The purpose of the following is to define what some of the essential functions are in the operation of a great kitchen.

• The Dance
What I call The Dance is simply the way each of us interacts with the other. I am sure you have experienced a kitchen that flows smoothly while others have seemed to stumble along. This usually takes a little while to accomplish and happens without a set plan, but you should be aware that it is crucial I the flow of a great kitchen. After you have learned to Dance with one another you will understand the importance. You also must be able to cut-in and have someone cut-in (Dining Room Staff) without losing the rhythm.

• Work Habits
Habits must be formed early so that they can be assimilated into our daily routine and become part of our normal actions. Your habits must be consistent throughout the work schedule in order to execute and maintain the level of quality that we strive for. Example: you cannot expect to have a clean, well-presented plate if you are working in an unorganized environment.

• Seasoning
The single most important function a chef performs and probably the most difficult to do correctly. Without proper seasoning everything that follows reflects this mistake. The purpose of seasoning is to enhance the flavors of the food.
1) Kosher salt.
2) Freshly ground white or black pepper.
3) Acid in the form of vinegar or lemon juice.
• Take the initiative
It is very important for us to have the self confidence to be able to know when and how the job should be accomplished.
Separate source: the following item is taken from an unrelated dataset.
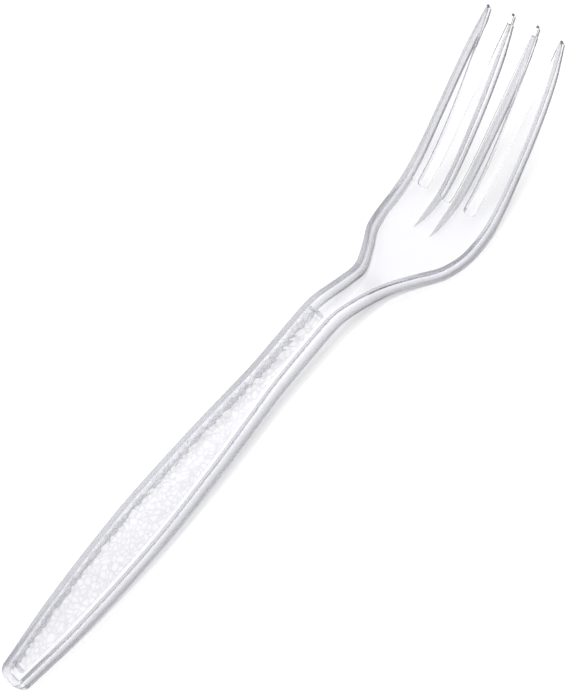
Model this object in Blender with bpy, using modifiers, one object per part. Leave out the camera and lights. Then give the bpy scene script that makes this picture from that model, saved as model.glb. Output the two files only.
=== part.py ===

Common sense and initiative go hand in hand.

• Never be to proud to ask for help.
We all need help from time to time and as long as you are sensitive to our guest’s satisfaction and your coworker’s situation, you should not be uncomfortable to ask for help.

• CLEAN, CLEAN AND CLEAN.A restaurant and especially the kitchen, must be kept as sanitary as possible for both our safety and our guests.

Mission Statement
The mission of The French Laundry Restaurant is to represent the most definitive dining experience by means of incomparable cuisine, service, wine, ambiance and memories.

In view of this mission statement, there are five priorities that mirror the fundamental values shared by Thomas Keller and his management team.


 Be creative and innovative
 Be communicative
 Aim for excellent food product and service every day
 Reinforce the image of The French Laundry with passionate and thoughtful determination
 Make a difference: Use initiative to do the best you can do every day given various working conditions
Be Creative and Innovative

The foundation of our success comes from the creativity within our kitchen and the innovation with our customer service skills. Developing new ways to communicate to our guests what cuisine and service can be at the most elevated levels is our objective. To be able to nurture and grow our creative resources is the goal. It’s a twofold value.

Aim for Excellence Food Product and Service

Attention to detail and a critical eye is what make us stand out from our competition. Being able to give and receive constructive criticism is essential in order to achieve the results and superior product and table service we are striving for. We should never compromise as we deliver The French Laundry Experience to our guests. This means we never compromise quality.

Reinforce the image of The French Laundry with passionate and thoughtful determination

The French Laundry has acquired an excellent reputation to this day since opening in 1994. Creating the image of The French Laundry was a combination of the goals and principals set forth by Thomas Keller and the attention to detail and a sustained, intuitive approach tour guests by our employees. We introduced a new kind of expression in the dining room in reference to fine dining that delivered superior food and wine to our customers with grace, elegance, thoughtfulness and a modest, yet educated staff to the forefront. A gracious, humble, pragmatic and credible attitude is expected from all staff.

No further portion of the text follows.